_Dataset section_
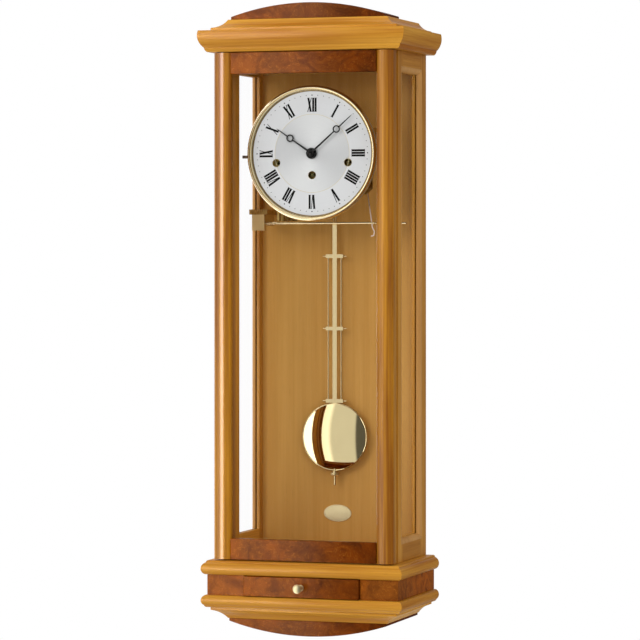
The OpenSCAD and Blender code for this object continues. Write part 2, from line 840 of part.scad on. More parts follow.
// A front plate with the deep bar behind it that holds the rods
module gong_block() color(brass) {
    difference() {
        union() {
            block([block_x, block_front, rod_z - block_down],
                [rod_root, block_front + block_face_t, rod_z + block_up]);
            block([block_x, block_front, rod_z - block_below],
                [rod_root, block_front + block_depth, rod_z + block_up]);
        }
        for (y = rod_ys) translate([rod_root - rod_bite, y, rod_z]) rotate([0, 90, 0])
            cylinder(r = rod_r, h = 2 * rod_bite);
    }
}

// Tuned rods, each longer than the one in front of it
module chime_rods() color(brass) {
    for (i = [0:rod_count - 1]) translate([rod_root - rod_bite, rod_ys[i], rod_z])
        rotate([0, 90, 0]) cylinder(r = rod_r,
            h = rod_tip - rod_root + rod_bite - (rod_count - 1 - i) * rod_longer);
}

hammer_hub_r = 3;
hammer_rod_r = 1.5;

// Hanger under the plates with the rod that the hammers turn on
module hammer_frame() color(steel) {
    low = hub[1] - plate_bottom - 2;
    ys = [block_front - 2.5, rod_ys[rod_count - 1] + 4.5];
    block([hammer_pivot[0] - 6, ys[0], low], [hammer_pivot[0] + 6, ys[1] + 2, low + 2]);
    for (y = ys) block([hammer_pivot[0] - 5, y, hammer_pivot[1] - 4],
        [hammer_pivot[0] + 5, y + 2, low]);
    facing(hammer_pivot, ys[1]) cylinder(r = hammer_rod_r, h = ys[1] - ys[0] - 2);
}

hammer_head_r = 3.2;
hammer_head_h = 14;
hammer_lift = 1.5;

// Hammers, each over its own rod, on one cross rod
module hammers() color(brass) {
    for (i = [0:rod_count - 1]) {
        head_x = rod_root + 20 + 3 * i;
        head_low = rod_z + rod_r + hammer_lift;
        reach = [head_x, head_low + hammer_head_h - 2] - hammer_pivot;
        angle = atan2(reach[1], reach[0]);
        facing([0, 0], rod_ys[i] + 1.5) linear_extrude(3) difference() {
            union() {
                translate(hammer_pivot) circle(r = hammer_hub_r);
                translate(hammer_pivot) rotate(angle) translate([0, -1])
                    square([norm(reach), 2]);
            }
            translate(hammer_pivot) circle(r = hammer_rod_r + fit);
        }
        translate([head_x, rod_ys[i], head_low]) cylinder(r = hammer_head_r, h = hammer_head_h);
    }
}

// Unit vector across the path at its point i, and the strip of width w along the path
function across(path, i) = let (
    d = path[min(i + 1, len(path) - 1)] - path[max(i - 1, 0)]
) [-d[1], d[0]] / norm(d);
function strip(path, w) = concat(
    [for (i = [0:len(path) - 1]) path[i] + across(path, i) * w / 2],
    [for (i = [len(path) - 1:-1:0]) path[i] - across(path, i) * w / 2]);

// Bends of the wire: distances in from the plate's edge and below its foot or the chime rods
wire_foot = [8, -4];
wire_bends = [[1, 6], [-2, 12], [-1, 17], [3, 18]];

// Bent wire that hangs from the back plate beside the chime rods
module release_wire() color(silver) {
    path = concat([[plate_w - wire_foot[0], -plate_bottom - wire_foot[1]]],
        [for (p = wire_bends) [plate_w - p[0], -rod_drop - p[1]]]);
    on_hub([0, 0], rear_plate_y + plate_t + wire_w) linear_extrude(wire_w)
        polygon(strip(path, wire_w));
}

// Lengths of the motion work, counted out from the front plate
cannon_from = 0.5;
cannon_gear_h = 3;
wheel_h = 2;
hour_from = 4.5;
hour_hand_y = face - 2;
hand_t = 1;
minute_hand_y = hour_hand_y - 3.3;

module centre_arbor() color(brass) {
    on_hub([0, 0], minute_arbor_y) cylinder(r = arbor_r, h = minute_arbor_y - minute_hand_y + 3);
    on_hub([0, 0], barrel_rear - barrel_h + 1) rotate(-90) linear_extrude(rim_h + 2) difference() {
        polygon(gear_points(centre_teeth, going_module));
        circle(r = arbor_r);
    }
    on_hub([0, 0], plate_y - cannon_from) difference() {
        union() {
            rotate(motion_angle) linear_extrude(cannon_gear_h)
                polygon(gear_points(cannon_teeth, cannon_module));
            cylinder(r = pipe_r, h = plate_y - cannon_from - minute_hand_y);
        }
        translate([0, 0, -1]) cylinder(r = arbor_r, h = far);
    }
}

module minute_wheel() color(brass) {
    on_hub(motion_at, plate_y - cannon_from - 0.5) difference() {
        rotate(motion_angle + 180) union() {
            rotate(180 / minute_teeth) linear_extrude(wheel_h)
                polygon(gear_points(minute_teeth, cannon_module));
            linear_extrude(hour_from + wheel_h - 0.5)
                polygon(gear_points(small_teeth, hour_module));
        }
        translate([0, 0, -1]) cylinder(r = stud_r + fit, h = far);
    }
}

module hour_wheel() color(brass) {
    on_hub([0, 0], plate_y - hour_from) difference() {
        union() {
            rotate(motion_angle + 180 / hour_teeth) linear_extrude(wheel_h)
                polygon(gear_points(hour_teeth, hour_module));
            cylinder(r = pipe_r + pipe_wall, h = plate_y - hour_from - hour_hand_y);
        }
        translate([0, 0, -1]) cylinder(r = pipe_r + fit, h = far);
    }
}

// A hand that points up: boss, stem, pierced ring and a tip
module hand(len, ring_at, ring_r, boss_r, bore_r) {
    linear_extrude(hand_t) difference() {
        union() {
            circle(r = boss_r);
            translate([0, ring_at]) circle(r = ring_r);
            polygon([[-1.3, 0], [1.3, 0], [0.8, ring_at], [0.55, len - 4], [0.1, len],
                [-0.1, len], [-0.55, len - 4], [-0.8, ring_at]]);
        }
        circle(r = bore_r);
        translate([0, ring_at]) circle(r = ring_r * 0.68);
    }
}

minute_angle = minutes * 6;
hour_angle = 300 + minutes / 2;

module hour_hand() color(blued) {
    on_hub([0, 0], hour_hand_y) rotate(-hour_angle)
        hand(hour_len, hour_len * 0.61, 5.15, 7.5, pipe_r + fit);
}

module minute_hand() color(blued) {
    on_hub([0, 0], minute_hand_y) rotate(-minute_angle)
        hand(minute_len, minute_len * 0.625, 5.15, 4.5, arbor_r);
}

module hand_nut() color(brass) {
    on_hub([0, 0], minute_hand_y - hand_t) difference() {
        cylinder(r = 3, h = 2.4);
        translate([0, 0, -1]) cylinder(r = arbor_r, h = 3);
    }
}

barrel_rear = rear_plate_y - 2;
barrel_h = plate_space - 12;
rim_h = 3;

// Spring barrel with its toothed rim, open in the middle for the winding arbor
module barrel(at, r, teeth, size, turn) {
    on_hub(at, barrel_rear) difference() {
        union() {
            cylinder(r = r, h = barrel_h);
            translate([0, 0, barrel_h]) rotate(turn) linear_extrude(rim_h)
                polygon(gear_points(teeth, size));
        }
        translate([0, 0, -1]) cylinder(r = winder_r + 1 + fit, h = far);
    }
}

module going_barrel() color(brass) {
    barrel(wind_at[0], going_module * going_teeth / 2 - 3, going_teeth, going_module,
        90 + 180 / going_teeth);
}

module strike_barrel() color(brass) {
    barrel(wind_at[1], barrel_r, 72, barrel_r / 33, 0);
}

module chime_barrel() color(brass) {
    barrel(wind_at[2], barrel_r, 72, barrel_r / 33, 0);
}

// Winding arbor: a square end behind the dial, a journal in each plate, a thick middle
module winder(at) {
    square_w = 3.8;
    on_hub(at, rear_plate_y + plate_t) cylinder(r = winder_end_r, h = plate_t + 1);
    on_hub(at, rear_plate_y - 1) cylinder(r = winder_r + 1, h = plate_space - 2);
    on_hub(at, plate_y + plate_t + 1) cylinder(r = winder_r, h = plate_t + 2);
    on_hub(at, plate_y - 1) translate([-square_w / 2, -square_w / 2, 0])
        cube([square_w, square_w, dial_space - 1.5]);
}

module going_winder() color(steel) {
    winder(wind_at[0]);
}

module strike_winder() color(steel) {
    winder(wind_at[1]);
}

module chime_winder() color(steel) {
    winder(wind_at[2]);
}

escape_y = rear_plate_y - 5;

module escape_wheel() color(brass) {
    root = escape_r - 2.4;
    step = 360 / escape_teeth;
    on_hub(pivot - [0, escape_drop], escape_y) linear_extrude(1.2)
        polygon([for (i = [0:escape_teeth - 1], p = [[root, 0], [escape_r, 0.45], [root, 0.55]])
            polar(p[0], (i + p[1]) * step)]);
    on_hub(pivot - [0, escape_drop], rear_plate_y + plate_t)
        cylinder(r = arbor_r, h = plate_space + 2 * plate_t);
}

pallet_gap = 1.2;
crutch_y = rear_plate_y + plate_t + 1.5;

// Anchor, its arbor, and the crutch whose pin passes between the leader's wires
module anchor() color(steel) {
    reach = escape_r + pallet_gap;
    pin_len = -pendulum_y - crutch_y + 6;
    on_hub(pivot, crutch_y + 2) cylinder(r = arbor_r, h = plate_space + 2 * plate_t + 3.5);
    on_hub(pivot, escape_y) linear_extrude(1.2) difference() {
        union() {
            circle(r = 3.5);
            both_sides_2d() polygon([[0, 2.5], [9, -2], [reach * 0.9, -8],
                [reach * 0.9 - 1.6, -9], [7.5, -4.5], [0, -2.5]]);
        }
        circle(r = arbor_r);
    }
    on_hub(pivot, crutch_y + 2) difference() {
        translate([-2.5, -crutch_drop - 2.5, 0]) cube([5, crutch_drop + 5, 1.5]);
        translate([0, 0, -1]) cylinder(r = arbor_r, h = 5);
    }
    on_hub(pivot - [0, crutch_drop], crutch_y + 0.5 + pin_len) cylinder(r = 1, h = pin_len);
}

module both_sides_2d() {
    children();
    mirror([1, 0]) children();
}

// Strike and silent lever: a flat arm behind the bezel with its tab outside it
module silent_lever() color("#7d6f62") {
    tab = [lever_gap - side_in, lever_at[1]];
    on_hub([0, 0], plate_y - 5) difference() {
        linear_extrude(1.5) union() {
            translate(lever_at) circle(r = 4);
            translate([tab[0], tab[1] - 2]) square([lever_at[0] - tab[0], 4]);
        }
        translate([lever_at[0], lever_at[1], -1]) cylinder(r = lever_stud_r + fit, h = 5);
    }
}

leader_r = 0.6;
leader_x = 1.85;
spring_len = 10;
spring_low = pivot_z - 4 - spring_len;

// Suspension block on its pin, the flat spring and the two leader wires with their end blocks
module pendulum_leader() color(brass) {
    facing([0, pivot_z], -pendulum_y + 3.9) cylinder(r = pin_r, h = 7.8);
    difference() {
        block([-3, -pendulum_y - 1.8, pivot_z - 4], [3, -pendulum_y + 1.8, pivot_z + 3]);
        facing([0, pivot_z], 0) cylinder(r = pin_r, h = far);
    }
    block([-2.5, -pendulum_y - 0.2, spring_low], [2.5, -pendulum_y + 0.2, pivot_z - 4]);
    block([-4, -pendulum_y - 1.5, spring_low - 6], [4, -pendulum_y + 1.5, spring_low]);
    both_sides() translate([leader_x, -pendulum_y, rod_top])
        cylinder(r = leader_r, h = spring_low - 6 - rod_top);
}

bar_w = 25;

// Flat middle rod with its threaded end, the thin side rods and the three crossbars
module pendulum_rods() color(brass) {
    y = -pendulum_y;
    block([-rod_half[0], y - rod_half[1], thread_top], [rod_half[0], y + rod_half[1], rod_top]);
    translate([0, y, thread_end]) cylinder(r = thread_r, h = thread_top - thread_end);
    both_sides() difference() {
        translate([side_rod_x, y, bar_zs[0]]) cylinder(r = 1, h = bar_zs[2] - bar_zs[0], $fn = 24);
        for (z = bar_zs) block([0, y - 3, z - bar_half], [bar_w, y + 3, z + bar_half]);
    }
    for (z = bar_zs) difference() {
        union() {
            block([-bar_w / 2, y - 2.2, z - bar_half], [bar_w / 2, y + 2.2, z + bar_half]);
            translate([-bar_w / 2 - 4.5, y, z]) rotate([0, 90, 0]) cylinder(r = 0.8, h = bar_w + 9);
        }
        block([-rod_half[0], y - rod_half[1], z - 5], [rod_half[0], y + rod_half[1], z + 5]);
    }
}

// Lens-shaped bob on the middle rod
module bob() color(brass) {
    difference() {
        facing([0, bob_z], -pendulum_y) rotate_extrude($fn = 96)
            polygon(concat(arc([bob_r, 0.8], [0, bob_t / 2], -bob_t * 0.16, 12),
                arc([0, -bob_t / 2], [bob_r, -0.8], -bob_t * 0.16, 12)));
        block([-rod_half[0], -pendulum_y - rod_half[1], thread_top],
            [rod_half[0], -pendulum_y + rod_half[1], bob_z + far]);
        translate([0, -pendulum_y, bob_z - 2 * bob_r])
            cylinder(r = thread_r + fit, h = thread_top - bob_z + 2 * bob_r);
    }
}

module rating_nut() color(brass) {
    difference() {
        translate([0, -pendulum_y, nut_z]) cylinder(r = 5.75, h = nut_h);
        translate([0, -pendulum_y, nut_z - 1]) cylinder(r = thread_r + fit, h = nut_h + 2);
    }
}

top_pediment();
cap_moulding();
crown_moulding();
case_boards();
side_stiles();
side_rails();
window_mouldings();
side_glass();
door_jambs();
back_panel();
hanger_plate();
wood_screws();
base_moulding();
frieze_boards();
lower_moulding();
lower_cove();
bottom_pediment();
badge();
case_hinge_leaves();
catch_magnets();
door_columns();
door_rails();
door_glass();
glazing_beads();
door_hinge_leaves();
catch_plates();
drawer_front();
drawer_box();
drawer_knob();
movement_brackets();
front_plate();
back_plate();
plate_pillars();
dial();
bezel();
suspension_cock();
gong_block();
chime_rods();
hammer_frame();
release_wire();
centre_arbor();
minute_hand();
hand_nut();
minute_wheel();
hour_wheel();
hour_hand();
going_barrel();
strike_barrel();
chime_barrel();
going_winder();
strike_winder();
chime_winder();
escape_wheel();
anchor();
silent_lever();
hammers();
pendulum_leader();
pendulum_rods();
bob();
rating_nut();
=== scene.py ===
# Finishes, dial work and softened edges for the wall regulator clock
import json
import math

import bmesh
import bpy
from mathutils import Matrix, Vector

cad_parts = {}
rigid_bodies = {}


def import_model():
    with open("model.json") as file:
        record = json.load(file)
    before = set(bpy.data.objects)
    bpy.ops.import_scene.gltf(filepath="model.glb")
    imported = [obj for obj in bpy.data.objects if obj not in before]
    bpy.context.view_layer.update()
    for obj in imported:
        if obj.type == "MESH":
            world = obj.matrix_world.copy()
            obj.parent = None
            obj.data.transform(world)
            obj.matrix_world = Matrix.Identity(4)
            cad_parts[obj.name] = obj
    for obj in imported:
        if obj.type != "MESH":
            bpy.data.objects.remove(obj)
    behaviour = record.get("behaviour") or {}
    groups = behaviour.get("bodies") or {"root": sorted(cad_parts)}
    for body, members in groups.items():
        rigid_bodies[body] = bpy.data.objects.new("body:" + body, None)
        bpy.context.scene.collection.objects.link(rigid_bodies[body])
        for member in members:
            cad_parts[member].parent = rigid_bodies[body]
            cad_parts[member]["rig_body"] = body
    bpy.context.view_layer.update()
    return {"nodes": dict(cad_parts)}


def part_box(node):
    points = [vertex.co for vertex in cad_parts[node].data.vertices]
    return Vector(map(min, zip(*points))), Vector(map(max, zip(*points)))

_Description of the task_
Repeat, exactly and only, the lines from the beginning of the material through the line that contains "hammer_lift = 1.5;".

_Response for this exercise_
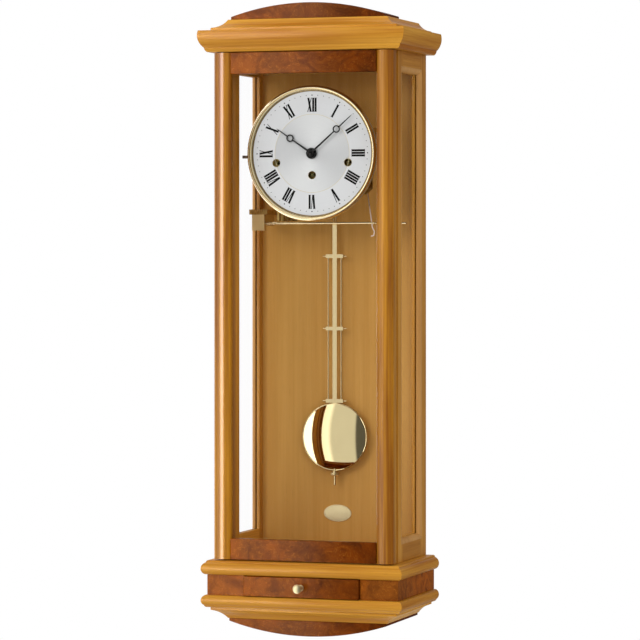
The OpenSCAD and Blender code for this object continues. Write part 2, from line 840 of part.scad on. More parts follow.
// A front plate with the deep bar behind it that holds the rods
module gong_block() color(brass) {
    difference() {
        union() {
            block([block_x, block_front, rod_z - block_down],
                [rod_root, block_front + block_face_t, rod_z + block_up]);
            block([block_x, block_front, rod_z - block_below],
                [rod_root, block_front + block_depth, rod_z + block_up]);
        }
        for (y = rod_ys) translate([rod_root - rod_bite, y, rod_z]) rotate([0, 90, 0])
            cylinder(r = rod_r, h = 2 * rod_bite);
    }
}

// Tuned rods, each longer than the one in front of it
module chime_rods() color(brass) {
    for (i = [0:rod_count - 1]) translate([rod_root - rod_bite, rod_ys[i], rod_z])
        rotate([0, 90, 0]) cylinder(r = rod_r,
            h = rod_tip - rod_root + rod_bite - (rod_count - 1 - i) * rod_longer);
}

hammer_hub_r = 3;
hammer_rod_r = 1.5;

// Hanger under the plates with the rod that the hammers turn on
module hammer_frame() color(steel) {
    low = hub[1] - plate_bottom - 2;
    ys = [block_front - 2.5, rod_ys[rod_count - 1] + 4.5];
    block([hammer_pivot[0] - 6, ys[0], low], [hammer_pivot[0] + 6, ys[1] + 2, low + 2]);
    for (y = ys) block([hammer_pivot[0] - 5, y, hammer_pivot[1] - 4],
        [hammer_pivot[0] + 5, y + 2, low]);
    facing(hammer_pivot, ys[1]) cylinder(r = hammer_rod_r, h = ys[1] - ys[0] - 2);
}

hammer_head_r = 3.2;
hammer_head_h = 14;
hammer_lift = 1.5;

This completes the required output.